WHAT THIS TASK INVOLVES ▸
Print exactly the lines from the one containing "Write the build123d" through the last line of the listing, both included.

▼▼▼

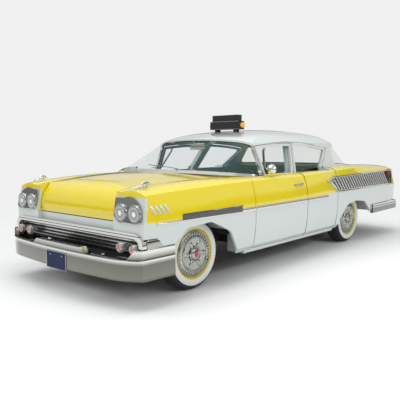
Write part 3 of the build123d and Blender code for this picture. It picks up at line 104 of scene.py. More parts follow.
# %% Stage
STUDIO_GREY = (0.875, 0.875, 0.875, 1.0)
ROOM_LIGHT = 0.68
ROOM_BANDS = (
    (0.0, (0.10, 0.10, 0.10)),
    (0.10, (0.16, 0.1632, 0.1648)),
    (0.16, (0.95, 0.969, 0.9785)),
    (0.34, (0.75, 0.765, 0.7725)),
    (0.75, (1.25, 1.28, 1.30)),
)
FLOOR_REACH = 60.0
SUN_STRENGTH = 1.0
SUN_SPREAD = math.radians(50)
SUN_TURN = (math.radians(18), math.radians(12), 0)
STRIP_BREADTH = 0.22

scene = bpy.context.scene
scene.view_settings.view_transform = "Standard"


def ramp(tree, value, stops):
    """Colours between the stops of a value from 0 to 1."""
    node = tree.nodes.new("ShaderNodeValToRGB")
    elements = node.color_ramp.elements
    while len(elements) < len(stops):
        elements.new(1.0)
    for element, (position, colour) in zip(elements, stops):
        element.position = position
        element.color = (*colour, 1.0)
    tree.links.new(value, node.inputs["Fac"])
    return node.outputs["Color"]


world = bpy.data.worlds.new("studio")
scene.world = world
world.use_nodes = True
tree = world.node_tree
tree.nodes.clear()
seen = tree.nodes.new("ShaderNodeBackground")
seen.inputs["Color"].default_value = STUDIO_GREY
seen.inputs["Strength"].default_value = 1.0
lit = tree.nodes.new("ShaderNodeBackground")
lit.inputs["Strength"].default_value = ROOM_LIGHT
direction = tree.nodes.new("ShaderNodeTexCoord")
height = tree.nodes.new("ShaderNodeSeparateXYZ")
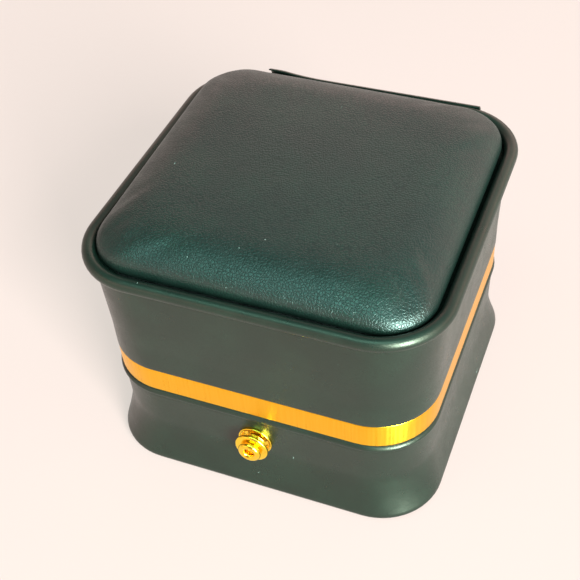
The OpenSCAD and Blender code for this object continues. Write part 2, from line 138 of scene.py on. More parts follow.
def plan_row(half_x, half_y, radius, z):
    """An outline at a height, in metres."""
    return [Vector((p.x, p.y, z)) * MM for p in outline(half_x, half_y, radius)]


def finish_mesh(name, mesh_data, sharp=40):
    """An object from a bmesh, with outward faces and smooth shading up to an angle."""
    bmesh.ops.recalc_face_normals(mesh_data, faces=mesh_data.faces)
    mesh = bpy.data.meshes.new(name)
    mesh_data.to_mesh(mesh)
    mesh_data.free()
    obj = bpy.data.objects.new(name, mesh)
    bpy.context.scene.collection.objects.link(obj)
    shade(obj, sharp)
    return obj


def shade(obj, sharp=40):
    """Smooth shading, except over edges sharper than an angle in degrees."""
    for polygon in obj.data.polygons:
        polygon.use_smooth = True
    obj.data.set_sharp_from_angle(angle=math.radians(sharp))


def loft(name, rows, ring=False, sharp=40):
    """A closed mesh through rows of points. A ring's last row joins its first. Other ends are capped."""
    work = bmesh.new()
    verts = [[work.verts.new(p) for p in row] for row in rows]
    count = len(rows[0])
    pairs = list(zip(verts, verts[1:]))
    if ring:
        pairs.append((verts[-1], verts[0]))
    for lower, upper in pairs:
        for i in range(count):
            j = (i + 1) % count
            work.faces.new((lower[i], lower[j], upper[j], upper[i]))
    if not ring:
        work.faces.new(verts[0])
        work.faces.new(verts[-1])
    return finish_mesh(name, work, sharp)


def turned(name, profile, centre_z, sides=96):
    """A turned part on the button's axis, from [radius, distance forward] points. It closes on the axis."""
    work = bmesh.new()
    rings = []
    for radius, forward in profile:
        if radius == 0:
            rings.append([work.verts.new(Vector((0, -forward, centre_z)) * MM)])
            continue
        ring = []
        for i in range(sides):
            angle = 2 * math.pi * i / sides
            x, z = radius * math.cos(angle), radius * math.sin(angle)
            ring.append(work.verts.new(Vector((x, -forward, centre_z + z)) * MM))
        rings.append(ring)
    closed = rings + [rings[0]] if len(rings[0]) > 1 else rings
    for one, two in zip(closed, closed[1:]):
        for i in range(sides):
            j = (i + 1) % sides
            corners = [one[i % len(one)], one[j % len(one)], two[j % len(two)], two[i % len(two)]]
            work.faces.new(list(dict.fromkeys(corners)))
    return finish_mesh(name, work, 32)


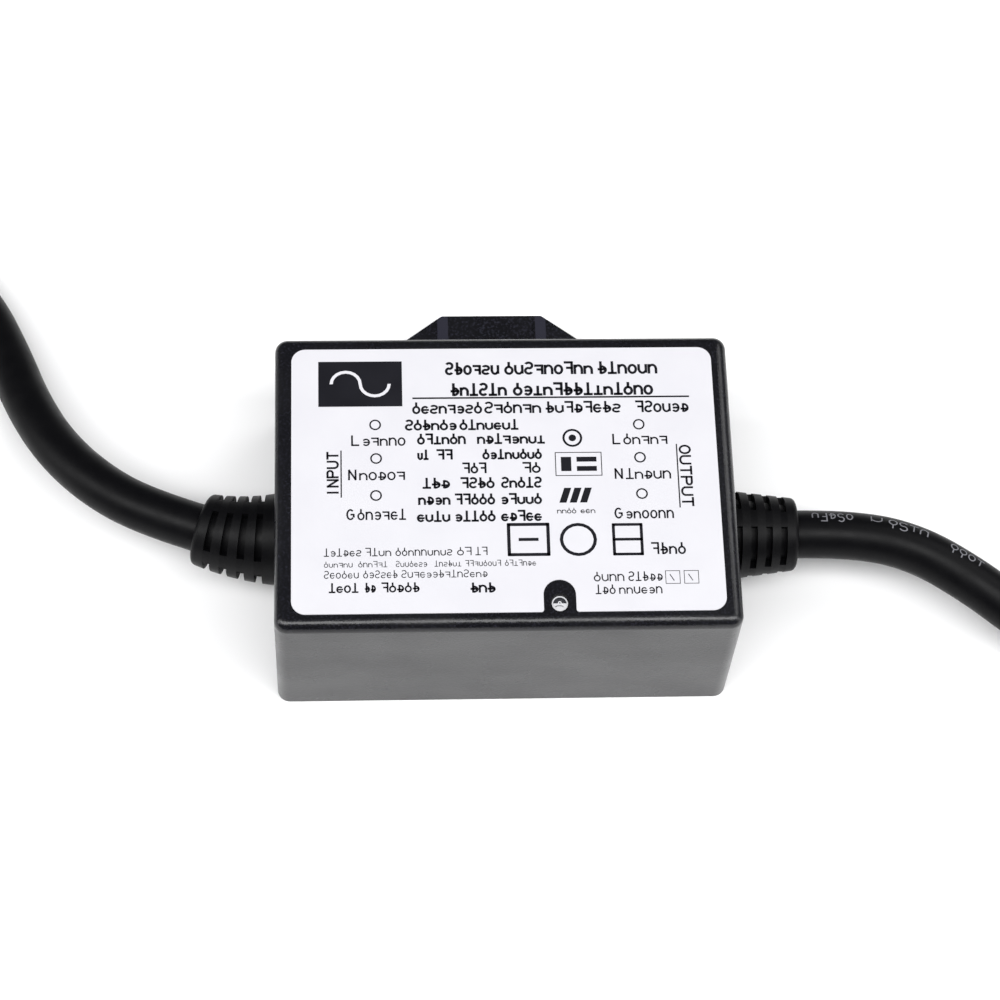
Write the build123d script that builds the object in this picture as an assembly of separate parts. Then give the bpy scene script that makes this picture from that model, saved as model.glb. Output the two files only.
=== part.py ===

▲▲▲

EXPECTED ANSWER ▸
Write the build123d script that builds the object in this picture as an assembly of separate parts. Then give the bpy scene script that makes this picture from that model, saved as model.glb. Output the two files only.
=== part.py ===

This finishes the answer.